Nach dem ausgiebigen Frühstück steht am nächsten Tag eine Wanderung auf der Boddenseite der Halbinsel auf dem Programm. Ausgangspunkt ist der Hafen von Althagen. Auf dem Deich führt der Weg Richtung Niehagen. Rechter Hand liegen viele alte und einige moderne Häuser. Die meisten werden wegen des herrlichen Blicks auf den Bodden an Feriengäste vermietet. Jetzt sehen sie leer aus. Links erstreckt sich ein breiter Schilfgürtel, der von zugefrorenen Wasserflächen unterbrochen wird. Zwei Schlittschuhläufer versuchen ihr Glück. Auch Spaziergänger wagen ein paar Schritte auf das Eis. Hinter Niehagen führt der Weg in weitem Bogen zwischen Wiesen und Schilfgürtel Richtung Wustrow. Der Wind bläst kräftig, der Blick schweift über weites flaches Land und die im Sonnenlicht glitzernde Fläche des Bodden-Eises. Es geht vorbei an uralten Kopfweiden. Auf einem Acker scharren Hirsche nach Futter. Von Weitem ist die Backsteinkirche von Wustrow zu sehen. Der Turm, der den besten Blick über die Halbinsel ermöglichen soll, ist an diesem Tag geschlossen. Auch im Ort herrscht Ruhe. Nur wenige Wintergäste spazieren auf die Seebrücke, die 240 Meter weit in die Ostsee ragt. Im Kneipenrestaurant am Strand sind sogar Fensterplätze mit Blick aufs Wasser frei. Nach Grünkohl oder Waffeln mit heißen Kirschen führt der Weg dann am Ostseestrand oder oben am Hohen Ufer entlang nach Althagen zurück.

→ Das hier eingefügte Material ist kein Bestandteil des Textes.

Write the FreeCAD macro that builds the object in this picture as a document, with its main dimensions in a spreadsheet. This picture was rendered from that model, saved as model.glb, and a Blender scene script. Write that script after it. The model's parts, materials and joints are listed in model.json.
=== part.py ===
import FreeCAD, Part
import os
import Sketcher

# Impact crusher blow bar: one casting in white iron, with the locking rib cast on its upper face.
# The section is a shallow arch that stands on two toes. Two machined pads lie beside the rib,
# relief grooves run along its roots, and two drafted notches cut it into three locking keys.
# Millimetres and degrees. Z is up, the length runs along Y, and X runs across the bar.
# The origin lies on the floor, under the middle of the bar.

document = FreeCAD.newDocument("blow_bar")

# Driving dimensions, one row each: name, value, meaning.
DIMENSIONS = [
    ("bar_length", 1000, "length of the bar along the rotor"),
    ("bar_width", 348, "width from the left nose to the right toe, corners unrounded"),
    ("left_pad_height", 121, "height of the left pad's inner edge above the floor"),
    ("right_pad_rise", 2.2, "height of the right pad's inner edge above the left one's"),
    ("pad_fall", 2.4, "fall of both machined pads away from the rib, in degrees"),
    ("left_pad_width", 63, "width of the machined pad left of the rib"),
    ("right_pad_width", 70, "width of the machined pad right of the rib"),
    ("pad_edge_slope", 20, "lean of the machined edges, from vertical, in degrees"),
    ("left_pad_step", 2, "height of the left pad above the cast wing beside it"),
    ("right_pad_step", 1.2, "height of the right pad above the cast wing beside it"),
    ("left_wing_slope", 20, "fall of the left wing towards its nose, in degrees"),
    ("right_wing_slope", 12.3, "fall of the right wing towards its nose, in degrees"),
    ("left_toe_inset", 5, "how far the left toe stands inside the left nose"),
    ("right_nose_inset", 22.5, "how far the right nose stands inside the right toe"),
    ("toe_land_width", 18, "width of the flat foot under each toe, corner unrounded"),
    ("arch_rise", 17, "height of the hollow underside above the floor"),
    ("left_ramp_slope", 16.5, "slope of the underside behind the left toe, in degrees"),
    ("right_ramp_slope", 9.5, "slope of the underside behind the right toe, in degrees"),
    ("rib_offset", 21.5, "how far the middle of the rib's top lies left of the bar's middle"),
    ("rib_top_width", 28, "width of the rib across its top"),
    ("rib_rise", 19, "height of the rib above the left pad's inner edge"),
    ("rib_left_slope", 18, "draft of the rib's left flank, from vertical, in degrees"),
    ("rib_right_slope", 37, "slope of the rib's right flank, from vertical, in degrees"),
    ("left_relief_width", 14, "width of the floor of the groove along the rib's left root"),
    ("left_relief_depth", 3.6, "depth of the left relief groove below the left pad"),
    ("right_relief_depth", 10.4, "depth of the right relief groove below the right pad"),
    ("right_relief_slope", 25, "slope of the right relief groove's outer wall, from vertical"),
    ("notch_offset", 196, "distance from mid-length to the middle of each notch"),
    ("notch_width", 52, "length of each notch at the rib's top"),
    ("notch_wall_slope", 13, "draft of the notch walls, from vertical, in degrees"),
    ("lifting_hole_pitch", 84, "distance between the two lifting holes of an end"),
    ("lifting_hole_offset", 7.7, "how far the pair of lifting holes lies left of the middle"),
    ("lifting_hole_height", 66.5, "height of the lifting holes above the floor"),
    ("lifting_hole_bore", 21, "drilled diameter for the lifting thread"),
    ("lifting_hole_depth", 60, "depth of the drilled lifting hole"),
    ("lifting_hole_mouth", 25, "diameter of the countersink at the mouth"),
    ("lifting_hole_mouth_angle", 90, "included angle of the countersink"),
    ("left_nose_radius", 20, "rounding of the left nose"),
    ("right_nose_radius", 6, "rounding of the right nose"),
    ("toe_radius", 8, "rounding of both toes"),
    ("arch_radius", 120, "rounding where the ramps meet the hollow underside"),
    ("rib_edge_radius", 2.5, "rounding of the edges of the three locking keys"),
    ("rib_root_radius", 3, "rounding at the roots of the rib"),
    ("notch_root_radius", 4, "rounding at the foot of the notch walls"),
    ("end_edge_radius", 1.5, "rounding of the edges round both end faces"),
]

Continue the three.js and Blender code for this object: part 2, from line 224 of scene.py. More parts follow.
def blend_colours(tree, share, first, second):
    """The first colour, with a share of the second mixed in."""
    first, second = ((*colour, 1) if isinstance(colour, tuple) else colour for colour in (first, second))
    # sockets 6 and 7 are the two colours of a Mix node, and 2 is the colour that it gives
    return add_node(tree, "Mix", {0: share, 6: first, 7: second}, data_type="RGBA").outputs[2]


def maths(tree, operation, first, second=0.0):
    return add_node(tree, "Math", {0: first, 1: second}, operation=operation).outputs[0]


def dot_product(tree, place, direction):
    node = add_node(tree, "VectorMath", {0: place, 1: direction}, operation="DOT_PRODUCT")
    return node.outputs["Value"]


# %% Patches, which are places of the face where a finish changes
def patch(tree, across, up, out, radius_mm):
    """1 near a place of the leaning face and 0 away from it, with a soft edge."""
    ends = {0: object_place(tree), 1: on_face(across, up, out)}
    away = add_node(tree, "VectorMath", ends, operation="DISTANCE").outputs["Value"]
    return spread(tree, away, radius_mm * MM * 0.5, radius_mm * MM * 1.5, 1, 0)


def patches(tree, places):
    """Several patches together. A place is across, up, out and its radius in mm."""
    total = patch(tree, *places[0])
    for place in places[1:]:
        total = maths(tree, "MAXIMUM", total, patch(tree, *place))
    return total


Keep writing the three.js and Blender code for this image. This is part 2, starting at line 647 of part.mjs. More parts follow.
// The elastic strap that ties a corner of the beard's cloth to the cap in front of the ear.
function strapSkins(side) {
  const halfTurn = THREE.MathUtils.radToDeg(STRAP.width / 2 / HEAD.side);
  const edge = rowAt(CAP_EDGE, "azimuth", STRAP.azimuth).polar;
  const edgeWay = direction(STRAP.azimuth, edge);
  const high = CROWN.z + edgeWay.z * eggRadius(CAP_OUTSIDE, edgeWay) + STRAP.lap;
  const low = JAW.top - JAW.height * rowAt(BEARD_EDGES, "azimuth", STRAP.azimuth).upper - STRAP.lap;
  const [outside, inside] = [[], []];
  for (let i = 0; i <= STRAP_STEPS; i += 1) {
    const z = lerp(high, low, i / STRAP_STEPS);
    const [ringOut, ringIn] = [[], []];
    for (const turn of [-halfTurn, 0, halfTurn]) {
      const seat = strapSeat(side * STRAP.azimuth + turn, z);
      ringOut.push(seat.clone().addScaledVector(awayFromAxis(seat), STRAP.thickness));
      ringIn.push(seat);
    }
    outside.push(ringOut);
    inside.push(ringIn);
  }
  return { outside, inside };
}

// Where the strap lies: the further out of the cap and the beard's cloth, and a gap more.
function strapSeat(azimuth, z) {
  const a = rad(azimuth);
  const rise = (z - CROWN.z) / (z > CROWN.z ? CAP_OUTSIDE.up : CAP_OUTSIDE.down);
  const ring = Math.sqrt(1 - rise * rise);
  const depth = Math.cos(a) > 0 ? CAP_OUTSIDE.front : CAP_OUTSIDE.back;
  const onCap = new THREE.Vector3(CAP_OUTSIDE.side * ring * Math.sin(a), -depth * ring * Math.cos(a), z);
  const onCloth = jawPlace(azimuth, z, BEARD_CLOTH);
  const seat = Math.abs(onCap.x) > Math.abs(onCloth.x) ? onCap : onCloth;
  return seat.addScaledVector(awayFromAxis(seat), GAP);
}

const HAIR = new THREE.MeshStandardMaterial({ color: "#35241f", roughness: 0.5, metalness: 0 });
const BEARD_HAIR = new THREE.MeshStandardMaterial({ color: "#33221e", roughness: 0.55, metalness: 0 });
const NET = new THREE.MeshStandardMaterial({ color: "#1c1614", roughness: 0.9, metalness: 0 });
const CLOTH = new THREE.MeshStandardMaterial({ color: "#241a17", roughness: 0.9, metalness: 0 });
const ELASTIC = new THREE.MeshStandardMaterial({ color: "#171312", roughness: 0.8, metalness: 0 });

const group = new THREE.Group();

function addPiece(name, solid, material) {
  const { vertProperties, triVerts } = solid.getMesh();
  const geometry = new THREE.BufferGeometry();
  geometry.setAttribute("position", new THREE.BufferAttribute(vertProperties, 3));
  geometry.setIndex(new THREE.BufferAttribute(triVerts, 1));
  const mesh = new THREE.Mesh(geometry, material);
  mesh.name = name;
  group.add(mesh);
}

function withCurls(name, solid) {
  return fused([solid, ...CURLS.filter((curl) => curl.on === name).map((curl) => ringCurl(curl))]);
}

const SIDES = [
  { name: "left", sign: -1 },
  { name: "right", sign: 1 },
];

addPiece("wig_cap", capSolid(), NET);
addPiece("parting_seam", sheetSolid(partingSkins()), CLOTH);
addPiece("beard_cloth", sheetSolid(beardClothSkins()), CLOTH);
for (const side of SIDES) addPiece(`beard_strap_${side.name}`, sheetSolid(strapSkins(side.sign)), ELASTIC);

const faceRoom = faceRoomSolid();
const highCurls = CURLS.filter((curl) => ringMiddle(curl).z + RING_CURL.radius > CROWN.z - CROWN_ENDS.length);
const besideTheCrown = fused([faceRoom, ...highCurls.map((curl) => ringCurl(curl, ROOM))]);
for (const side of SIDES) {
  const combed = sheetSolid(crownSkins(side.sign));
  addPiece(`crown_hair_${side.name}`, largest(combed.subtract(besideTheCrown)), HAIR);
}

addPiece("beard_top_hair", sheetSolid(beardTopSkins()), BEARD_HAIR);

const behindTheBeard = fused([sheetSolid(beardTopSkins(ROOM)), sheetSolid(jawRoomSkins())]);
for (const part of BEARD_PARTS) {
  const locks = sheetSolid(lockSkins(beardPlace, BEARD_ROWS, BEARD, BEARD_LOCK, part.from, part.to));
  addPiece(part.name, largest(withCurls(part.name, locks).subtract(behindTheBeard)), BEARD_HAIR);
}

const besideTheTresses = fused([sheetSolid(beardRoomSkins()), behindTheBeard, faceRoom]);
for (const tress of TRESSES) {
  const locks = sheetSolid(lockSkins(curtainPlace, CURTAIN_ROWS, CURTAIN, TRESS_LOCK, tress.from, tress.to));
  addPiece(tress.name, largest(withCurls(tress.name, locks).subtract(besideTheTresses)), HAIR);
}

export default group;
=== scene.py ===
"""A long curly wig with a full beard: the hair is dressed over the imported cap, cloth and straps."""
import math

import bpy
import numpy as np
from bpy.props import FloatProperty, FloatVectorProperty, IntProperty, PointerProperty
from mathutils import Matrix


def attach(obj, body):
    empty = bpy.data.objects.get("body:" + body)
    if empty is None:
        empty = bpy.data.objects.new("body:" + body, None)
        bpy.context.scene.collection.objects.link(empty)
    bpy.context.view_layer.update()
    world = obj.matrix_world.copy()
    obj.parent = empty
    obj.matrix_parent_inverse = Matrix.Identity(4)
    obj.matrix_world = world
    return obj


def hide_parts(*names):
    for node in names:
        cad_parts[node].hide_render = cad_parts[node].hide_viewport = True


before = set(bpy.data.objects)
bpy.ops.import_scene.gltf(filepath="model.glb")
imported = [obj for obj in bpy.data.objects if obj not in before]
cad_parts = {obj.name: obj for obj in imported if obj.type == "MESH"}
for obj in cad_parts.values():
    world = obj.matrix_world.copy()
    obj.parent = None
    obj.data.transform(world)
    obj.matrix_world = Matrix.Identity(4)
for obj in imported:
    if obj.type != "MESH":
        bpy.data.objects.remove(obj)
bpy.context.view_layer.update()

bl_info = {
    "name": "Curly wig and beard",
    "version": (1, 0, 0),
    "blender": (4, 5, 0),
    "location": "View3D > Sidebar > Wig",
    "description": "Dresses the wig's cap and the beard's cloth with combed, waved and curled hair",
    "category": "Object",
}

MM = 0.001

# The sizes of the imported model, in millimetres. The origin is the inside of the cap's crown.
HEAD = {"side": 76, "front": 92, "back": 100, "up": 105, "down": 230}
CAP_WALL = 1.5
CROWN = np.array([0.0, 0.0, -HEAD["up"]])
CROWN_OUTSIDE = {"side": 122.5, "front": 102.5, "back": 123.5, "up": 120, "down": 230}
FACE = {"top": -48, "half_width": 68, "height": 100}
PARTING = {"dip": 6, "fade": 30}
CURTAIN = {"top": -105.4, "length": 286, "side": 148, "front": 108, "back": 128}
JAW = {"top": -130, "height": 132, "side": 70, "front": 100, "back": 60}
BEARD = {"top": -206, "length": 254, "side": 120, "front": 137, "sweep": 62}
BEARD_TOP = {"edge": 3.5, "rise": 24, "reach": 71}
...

Fast für sich haben Winterwanderer an manchen Tagen den Strand von Prerow. Dort verbirgt sich einer der größten und wohl schönsten Campingplätze an der deutschen Ostsee im Wald entlang der sanft geschwungenen Bucht. Wo im Sommer das Leben pulsiert, bestimmen jetzt Möwen und Schwäne das Bild. Die Wellen haben kleine Eisschollen zu Barrieren zusammengetrieben. Dahinter blinkt grünblaues Wasser. Am Ende der Prerower Bucht dümpelt der Seenotrettungskreuzer Theo Fischer auf dem Wasser und wartet auf Einsätze. Auf einem Holzsteg kann man das Hafenbecken überqueren. Auf der anderen Seite leben Wildschweine. Überall ist der Boden durchwühlt. Vor Jahren gab es einmal die Meldung, im Darßwald hätten sich Wanderer vor einer angreifenden Wildsau auf einen Baum gerettet. An diesem Tag ist kein Schwein zu sehen. Ein neuer Plankenweg führt durch sumpfiges Gelände und die sonnenbeschienene Dünenlandschaft. Weiter vorne wartet ein kleiner Aussichtsturm. Auch hier weite Blicke über den Schilfgürtel bis zur Ostsee. Es ist still. Weit hinten zieht am Himmel ein Seeadler seine Kreise. Der Steg endet am Strand, wo der Leuchtturm steht. Der 1991 restaurierte Turm Darßer Ort ist mehr als 30 Meter hoch. Wer die rund 120 Stufen bewältigt, kann über Darßwald, Strand und Ostsee blicken. Im Winter ist der Turm allerdings ebenso wie das nahe zum Meeresmuseums Stralsund gehörende "Natureum" nicht jeden Tag geöffnet. Auf dem Rückweg nach Prerow geht es kilometerweit durch den einsamen Darßwald.